TASK: Reproduce the entire listing word for word.

SOURCE DATA:
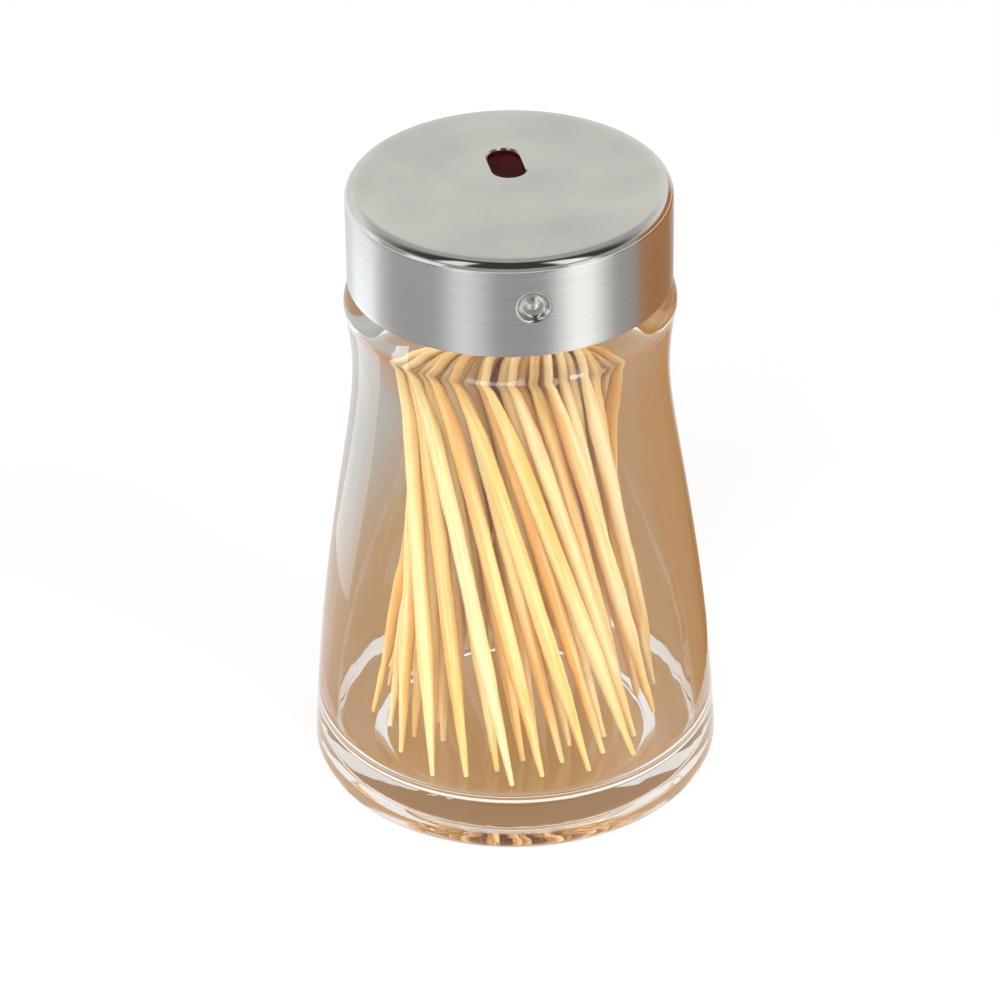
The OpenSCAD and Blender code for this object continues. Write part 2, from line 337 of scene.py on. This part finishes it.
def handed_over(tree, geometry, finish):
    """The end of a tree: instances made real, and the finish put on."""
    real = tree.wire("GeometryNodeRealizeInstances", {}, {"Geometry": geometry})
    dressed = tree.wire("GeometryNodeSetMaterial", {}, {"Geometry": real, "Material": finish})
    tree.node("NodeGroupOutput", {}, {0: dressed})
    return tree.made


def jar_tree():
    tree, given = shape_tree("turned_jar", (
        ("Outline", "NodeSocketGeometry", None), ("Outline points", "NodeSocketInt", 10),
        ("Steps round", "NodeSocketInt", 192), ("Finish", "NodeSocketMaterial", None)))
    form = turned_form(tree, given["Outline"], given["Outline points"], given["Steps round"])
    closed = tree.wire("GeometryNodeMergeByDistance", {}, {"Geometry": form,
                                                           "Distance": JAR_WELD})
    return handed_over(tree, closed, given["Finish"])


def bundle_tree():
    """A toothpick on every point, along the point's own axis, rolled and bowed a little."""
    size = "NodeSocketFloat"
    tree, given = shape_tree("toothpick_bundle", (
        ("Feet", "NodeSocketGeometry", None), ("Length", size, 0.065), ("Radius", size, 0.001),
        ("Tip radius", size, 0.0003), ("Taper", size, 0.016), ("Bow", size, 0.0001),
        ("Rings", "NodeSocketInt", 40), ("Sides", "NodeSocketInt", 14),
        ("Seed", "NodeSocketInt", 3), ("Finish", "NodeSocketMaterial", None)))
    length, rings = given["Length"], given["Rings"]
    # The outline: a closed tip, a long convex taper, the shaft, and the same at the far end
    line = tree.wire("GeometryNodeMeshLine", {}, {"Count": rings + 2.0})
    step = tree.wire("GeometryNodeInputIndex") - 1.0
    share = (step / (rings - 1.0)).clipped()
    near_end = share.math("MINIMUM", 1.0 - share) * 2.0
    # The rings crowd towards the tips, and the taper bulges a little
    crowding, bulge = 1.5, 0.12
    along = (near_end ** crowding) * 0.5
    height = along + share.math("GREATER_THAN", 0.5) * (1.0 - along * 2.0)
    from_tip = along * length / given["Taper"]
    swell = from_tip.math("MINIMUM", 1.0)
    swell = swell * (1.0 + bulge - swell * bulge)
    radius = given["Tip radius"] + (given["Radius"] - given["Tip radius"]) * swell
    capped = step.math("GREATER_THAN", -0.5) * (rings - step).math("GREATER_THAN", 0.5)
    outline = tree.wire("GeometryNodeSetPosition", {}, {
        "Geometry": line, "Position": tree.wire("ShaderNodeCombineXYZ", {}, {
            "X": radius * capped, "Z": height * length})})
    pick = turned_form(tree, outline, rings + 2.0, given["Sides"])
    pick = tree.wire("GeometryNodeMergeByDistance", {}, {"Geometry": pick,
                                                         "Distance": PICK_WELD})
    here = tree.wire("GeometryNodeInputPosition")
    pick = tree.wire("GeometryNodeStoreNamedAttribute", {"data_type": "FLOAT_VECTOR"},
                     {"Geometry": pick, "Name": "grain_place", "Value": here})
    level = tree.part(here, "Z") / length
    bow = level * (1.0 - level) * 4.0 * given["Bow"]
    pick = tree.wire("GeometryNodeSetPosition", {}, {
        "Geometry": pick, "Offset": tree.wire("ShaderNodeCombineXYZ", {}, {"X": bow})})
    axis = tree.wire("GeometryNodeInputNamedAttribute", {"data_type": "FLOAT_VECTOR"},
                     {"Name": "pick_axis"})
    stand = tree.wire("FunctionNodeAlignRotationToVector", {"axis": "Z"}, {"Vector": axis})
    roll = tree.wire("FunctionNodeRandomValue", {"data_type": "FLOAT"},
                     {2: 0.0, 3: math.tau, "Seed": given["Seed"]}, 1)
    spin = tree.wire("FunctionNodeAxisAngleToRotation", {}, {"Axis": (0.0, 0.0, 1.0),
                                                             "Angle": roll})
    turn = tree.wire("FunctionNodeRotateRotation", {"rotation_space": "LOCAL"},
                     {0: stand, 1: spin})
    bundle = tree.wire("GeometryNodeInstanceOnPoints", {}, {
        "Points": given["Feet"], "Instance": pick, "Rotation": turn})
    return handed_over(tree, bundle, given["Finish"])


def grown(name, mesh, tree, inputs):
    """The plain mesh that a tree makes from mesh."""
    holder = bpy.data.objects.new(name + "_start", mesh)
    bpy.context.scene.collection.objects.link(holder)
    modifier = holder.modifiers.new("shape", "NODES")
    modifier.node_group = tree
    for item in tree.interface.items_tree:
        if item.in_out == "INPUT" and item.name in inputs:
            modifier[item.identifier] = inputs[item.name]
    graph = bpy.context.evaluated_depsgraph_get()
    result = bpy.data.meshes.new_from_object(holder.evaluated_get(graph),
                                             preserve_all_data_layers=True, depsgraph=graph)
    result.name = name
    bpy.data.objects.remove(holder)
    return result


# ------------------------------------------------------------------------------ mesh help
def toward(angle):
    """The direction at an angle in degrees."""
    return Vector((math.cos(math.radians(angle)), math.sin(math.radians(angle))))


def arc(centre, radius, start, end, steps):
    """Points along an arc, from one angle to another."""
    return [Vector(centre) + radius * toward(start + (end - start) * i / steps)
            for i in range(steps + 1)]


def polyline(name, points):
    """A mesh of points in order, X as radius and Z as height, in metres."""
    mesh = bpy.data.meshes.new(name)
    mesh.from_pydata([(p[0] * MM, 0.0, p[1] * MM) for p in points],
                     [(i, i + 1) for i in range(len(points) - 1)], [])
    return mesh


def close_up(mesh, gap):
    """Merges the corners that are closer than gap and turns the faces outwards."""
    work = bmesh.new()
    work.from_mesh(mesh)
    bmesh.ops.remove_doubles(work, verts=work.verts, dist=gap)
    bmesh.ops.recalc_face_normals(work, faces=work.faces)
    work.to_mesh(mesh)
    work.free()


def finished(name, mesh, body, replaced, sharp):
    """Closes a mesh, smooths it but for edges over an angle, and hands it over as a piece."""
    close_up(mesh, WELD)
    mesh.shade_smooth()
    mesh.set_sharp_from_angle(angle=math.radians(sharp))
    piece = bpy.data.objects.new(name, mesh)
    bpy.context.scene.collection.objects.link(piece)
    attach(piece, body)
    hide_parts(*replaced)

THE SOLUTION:
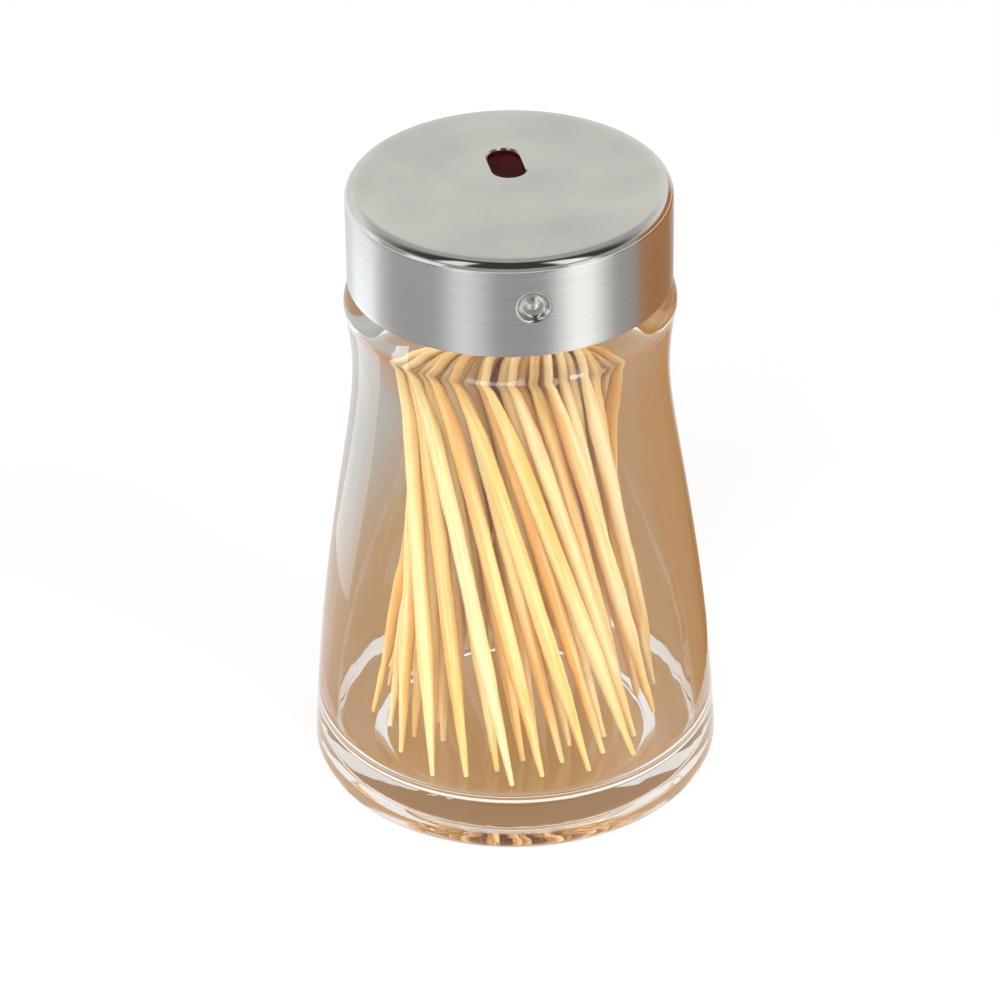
The OpenSCAD and Blender code for this object continues. Write part 2, from line 337 of scene.py on. This part finishes it.
def handed_over(tree, geometry, finish):
    """The end of a tree: instances made real, and the finish put on."""
    real = tree.wire("GeometryNodeRealizeInstances", {}, {"Geometry": geometry})
    dressed = tree.wire("GeometryNodeSetMaterial", {}, {"Geometry": real, "Material": finish})
    tree.node("NodeGroupOutput", {}, {0: dressed})
    return tree.made


def jar_tree():
    tree, given = shape_tree("turned_jar", (
        ("Outline", "NodeSocketGeometry", None), ("Outline points", "NodeSocketInt", 10),
        ("Steps round", "NodeSocketInt", 192), ("Finish", "NodeSocketMaterial", None)))
    form = turned_form(tree, given["Outline"], given["Outline points"], given["Steps round"])
    closed = tree.wire("GeometryNodeMergeByDistance", {}, {"Geometry": form,
                                                           "Distance": JAR_WELD})
    return handed_over(tree, closed, given["Finish"])


def bundle_tree():
    """A toothpick on every point, along the point's own axis, rolled and bowed a little."""
    size = "NodeSocketFloat"
    tree, given = shape_tree("toothpick_bundle", (
        ("Feet", "NodeSocketGeometry", None), ("Length", size, 0.065), ("Radius", size, 0.001),
        ("Tip radius", size, 0.0003), ("Taper", size, 0.016), ("Bow", size, 0.0001),
        ("Rings", "NodeSocketInt", 40), ("Sides", "NodeSocketInt", 14),
        ("Seed", "NodeSocketInt", 3), ("Finish", "NodeSocketMaterial", None)))
    length, rings = given["Length"], given["Rings"]
    # The outline: a closed tip, a long convex taper, the shaft, and the same at the far end
    line = tree.wire("GeometryNodeMeshLine", {}, {"Count": rings + 2.0})
    step = tree.wire("GeometryNodeInputIndex") - 1.0
    share = (step / (rings - 1.0)).clipped()
    near_end = share.math("MINIMUM", 1.0 - share) * 2.0
    # The rings crowd towards the tips, and the taper bulges a little
    crowding, bulge = 1.5, 0.12
    along = (near_end ** crowding) * 0.5
    height = along + share.math("GREATER_THAN", 0.5) * (1.0 - along * 2.0)
    from_tip = along * length / given["Taper"]
    swell = from_tip.math("MINIMUM", 1.0)
    swell = swell * (1.0 + bulge - swell * bulge)
    radius = given["Tip radius"] + (given["Radius"] - given["Tip radius"]) * swell
    capped = step.math("GREATER_THAN", -0.5) * (rings - step).math("GREATER_THAN", 0.5)
    outline = tree.wire("GeometryNodeSetPosition", {}, {
        "Geometry": line, "Position": tree.wire("ShaderNodeCombineXYZ", {}, {
            "X": radius * capped, "Z": height * length})})
    pick = turned_form(tree, outline, rings + 2.0, given["Sides"])
    pick = tree.wire("GeometryNodeMergeByDistance", {}, {"Geometry": pick,
                                                         "Distance": PICK_WELD})
    here = tree.wire("GeometryNodeInputPosition")
    pick = tree.wire("GeometryNodeStoreNamedAttribute", {"data_type": "FLOAT_VECTOR"},
                     {"Geometry": pick, "Name": "grain_place", "Value": here})
    level = tree.part(here, "Z") / length
    bow = level * (1.0 - level) * 4.0 * given["Bow"]
    pick = tree.wire("GeometryNodeSetPosition", {}, {
        "Geometry": pick, "Offset": tree.wire("ShaderNodeCombineXYZ", {}, {"X": bow})})
    axis = tree.wire("GeometryNodeInputNamedAttribute", {"data_type": "FLOAT_VECTOR"},
                     {"Name": "pick_axis"})
    stand = tree.wire("FunctionNodeAlignRotationToVector", {"axis": "Z"}, {"Vector": axis})
    roll = tree.wire("FunctionNodeRandomValue", {"data_type": "FLOAT"},
                     {2: 0.0, 3: math.tau, "Seed": given["Seed"]}, 1)
    spin = tree.wire("FunctionNodeAxisAngleToRotation", {}, {"Axis": (0.0, 0.0, 1.0),
                                                             "Angle": roll})
    turn = tree.wire("FunctionNodeRotateRotation", {"rotation_space": "LOCAL"},
                     {0: stand, 1: spin})
    bundle = tree.wire("GeometryNodeInstanceOnPoints", {}, {
        "Points": given["Feet"], "Instance": pick, "Rotation": turn})
    return handed_over(tree, bundle, given["Finish"])


def grown(name, mesh, tree, inputs):
    """The plain mesh that a tree makes from mesh."""
    holder = bpy.data.objects.new(name + "_start", mesh)
    bpy.context.scene.collection.objects.link(holder)
    modifier = holder.modifiers.new("shape", "NODES")
    modifier.node_group = tree
    for item in tree.interface.items_tree:
        if item.in_out == "INPUT" and item.name in inputs:
            modifier[item.identifier] = inputs[item.name]
    graph = bpy.context.evaluated_depsgraph_get()
    result = bpy.data.meshes.new_from_object(holder.evaluated_get(graph),
                                             preserve_all_data_layers=True, depsgraph=graph)
    result.name = name
    bpy.data.objects.remove(holder)
    return result


# ------------------------------------------------------------------------------ mesh help
def toward(angle):
    """The direction at an angle in degrees."""
    return Vector((math.cos(math.radians(angle)), math.sin(math.radians(angle))))


def arc(centre, radius, start, end, steps):
    """Points along an arc, from one angle to another."""
    return [Vector(centre) + radius * toward(start + (end - start) * i / steps)
            for i in range(steps + 1)]


def polyline(name, points):
    """A mesh of points in order, X as radius and Z as height, in metres."""
    mesh = bpy.data.meshes.new(name)
    mesh.from_pydata([(p[0] * MM, 0.0, p[1] * MM) for p in points],
                     [(i, i + 1) for i in range(len(points) - 1)], [])
    return mesh


def close_up(mesh, gap):
    """Merges the corners that are closer than gap and turns the faces outwards."""
    work = bmesh.new()
    work.from_mesh(mesh)
    bmesh.ops.remove_doubles(work, verts=work.verts, dist=gap)
    bmesh.ops.recalc_face_normals(work, faces=work.faces)
    work.to_mesh(mesh)
    work.free()


def finished(name, mesh, body, replaced, sharp):
    """Closes a mesh, smooths it but for edges over an angle, and hands it over as a piece."""
    close_up(mesh, WELD)
    mesh.shade_smooth()
    mesh.set_sharp_from_angle(angle=math.radians(sharp))
    piece = bpy.data.objects.new(name, mesh)
    bpy.context.scene.collection.objects.link(piece)
    attach(piece, body)
    hide_parts(*replaced)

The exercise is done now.